By the way, I believe they are still full licensees which means that as soon as we finish OUR VM, they get to see the source.

The reverse is not true.

Acutally EVERYONE gets the info at more or less the same time, when the JSR is approved by the JCP J2SE Executive Comittee. IBM and anyone else who wants to join the expert group for the JSR has a slight lead in that they are invovled in the debates that lead to the version sent to the EC.

How could devoting more resources be a reason for delays? Maybe I’m not following you as that dpesnt seem very sensible to me?

I don’t know much of the internals of IBM’s Java development so I can’t comment on it beyond what I know. I do know that they have their development split in half (or did last time I talked to an IBm person which was a few yearsd ago.) They have a core VM group that develops the base of their technology and then porting groups that port it to all the platforms they support (which is a lot, they have a lot of old legacy systems like 360s and VM (thats an IBM operating system) machines. Likely they are stil lsupporting AIX users, etc.

Its a deceiving number as they are suypporting many more platforms then we are. and structure their development totally differently.

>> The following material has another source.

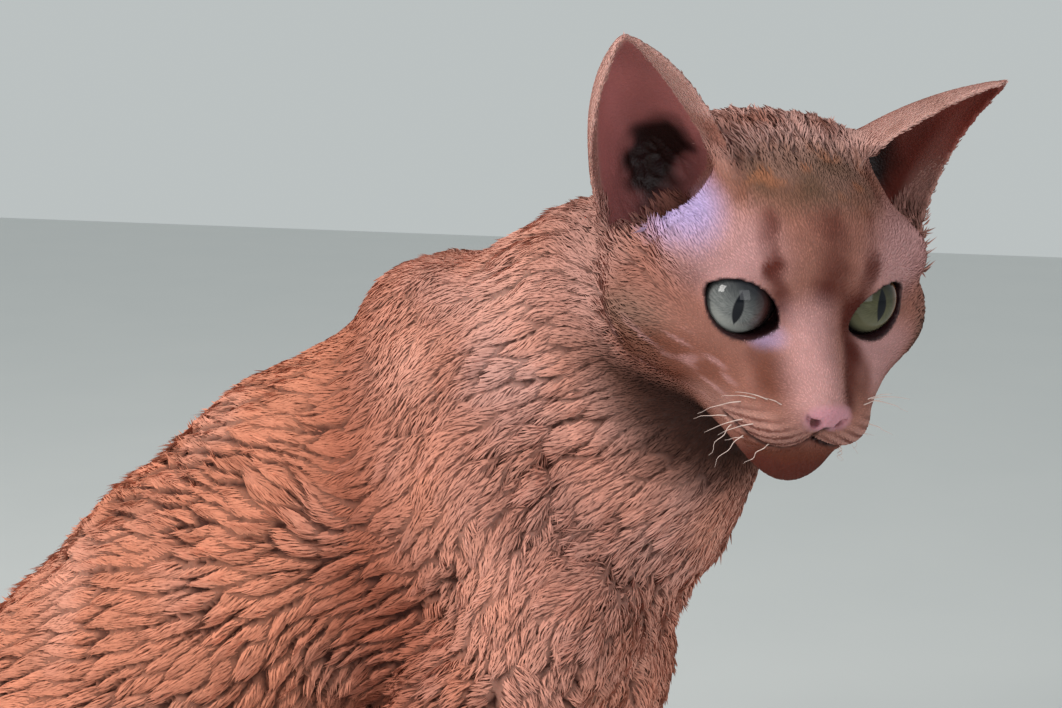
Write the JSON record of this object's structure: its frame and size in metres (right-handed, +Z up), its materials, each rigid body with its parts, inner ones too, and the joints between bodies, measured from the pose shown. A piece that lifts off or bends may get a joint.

You really cant just count heads.

You are half right. We have continually driven each others development foward. Its a bilateral sort of thing.

and yes, competition is a very good thing

Imagine how much better (or at least more stable) Windows woudl be if MSFT had competitors…

Jeff · December 14, 2003, 3:40am

[quote]Wow Jeff calm down!
[/quote]
Sorry but “IBM is always twice is fast” I know isnt true and is fighting words Remember I was ON the JDK1.3 tunign team and we did heavy measurements of oruselves AND competitors.

IBM’s VM (which is a server style VM) is always twice as fast as Sun’s CLIENT VM I believe. Which is what it looks liek yo umeaured.

Make sure to run with -Xcompile and -server and you might get a fairer comaprsions. Ofcourse microbenchmarks are horribly prone to inaccuracies anyway in that they don’t reflect the way real code executes which is what we at Sun tune for.